Lord Carey, The Former Bishop Of Canturbury, Defends British Therapist’s “Gay Cure”

A group of church officials, including George Leonard Carey—the former Archbishop of Canterbury—have come out in defense of English psychotherapist Lesley Pilkington, who was suspended by the British Association for Counselling and Psychotherapy (BACP) after offering reparative therapy to an undercover journalist.

According to Pink News, Lord Carey—along with Rev. Michael Nazir-Ali, the former Bishop of Rochester, and Rev. Wallace Benn, the current Bishop of Lewes, have written the BACP, saying:

“We believe that people who seek, freely, to resolve unwanted same-sex attractions hold the moral right to receive professional assistance. Whether motivated by Christian conscience or other values, clients, not practitioners, have the prerogative to choose the yardstick by which to define themselves.”

In 2011, the BACP ruled that Pilkington had acted unprofessionally in suggesting she could change a patient’s orientation and suspended her.

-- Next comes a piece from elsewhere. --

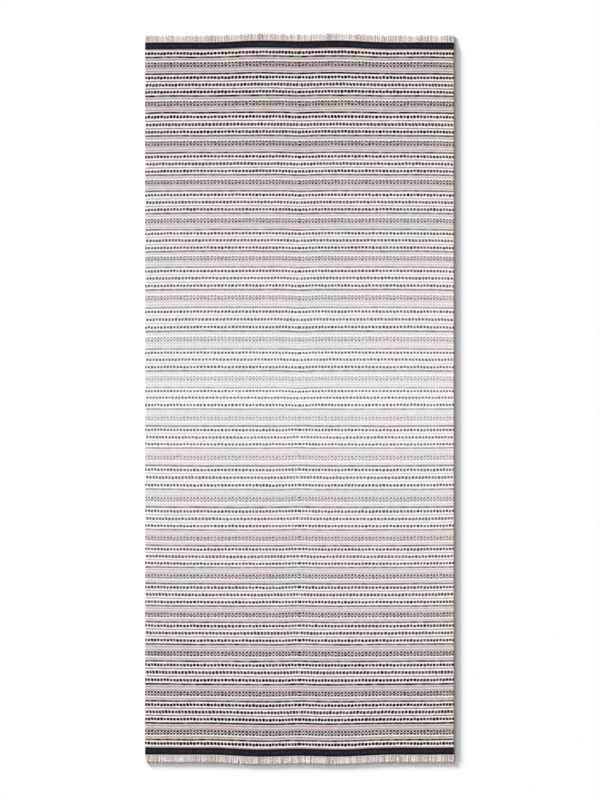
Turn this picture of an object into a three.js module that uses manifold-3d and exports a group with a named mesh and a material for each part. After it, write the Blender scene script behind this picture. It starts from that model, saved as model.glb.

But the clerics—none of whom have medical or psychiatric training—said reparative therapy “does not produce harm despite the Royal College of Psychiatrists and others maintaining the contrary. Competent practitioners, including those working with biblical Judeo-Christian values, should be free to assist those seeking help.”

We don’t know the ins and outs of English medical ethics, but we’re pretty sure doctors aren’t allowed to practice whatever remedy they want—even if the patient asks for it. Once upon a time it  was standard practice to drill holes in people’s heads, for crying out loud.

Thankfully, the Royal College of Psychiatrists’ official position is that, “there is no sound scientific evidence that sexual orientation can be changed. Furthermore, so-called treatments of homosexuality create a setting in which prejudice and discrimination flourish.”

We’re not saying people shouldn’t be allowed to claim they can turn someone straight, but reparative therapy is a nebulous practice with no hard scientific data to back it up. It’s snake oil, and licensed medical professionals cannot be allowed to offer it under the guise of legitimate therapy.

What if a therapist said they could exorcise demons or speak to God on your behalf?  Actually, since that’s a priest’s area of expertise, Carey and his cronies would probably try to have him thrown in the Tower of London.